Nonprofit asks for $25,000 to cover city’s weekend events

Published 9:33 pm Thursday, March 3, 2016

A nonprofit organization raised approximately $125,000 for the four events the city of Selma has planned as part of this weekend’s March on Selma celebration.

However, the group is about $25,000 from covering all costs and has asked the Selma City Council to cover the difference.

Sonya McCall, assistant to Selma Mayor George Evans, made the request during Wednesday night’s work session.

“The money for the events have been raised through donations [and sponsorships] so the city hasn’t spent any money to date, but because of the shortfall, we are asking for the city to assist,” McCall said.

The Sounds of Celebration, Inc. nonprofit was created last year to fundraise and plan city sponsored events for the Bloody Sunday anniversary weekend.

Four events were being put on this year, a welcome reception that took place Thursday evening, a business symposium Friday at the Carl Morgan Convention Center, a gala Friday night at the George Evans Reception Hall and a “Spring Super Jam” concert Saturday from 7-10 p.m. at the Riverfront Amphitheater.

Selma City Councilman Cecil Williamson said the fact that sponsorships will cover most of the costs makes the plans “a little more palatable” but that it was “absurd” to spend more than $153,000 on four events.

“That is just mind-boggling to me that we have done that,” Williamson said.

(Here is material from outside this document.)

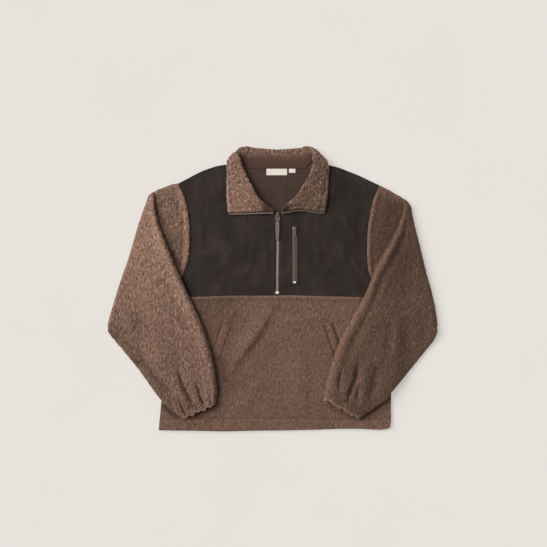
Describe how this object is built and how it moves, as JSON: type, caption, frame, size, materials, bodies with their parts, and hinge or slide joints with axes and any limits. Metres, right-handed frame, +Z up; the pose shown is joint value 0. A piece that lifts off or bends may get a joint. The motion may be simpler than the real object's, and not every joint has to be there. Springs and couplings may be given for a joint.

McCall took issue with Williamson describing the plans they way he did.

“No sir, it’s not. Consider the events we are having and the people we are having,” McCall said. “These people don’t come free. Whether we would like for them to or not. Many of them have agreed to cut their prices to be with us this weekend.”

The business symposium will include former United States Surgeon General Regina Benjamin, Shark Tank winner Erica Barrett and others.

Headliners for Saturday’s concert are Emmy winning poet Hank Stewart, guitarist Keith Cashmere Williams and gospel singer Apostle Veryl Howard.

Additional costs include caterers for the welcome reception and gala, McCall said.

“When you add those things together, that’s the price,” McCall said. “He [Mayor George Evans] did not ask in the beginning because we were asking for donations to cover everything but now we are down to the wire.”

Last year, the city council made a $50,000 donation to help Sounds of Celebration plan for the 50th anniversary of Bloody Sunday.

There will also be overtime costs associated with this year’s event — estimates are about $20,000 for the police department and close to that for public works.

Councilman Greg Bjelke asked if more sponsorship money could be raised to cover the remaining costs.

McCall said there are some pledges still outstanding but on Friday there will invoices that must be paid.

“Come Friday, there are bills that have to be paid when these people step foot in Selma. I cannot pay them on a commitment. There are some commitments out there, but the checks have not been received to date,” McCall said.

The council couldn’t take action during the work session, but a consensus was to put the bills on the consent agenda and paying for them from the city’s half-cent sales tax fund.

Council president Corey Bowie closed the discussion on the issue by asking everyone to keep the price tag in perspective with what the city does for other celebrations.

“We have paid that much for fireworks. Let’s keep that in mind,” Bowie said.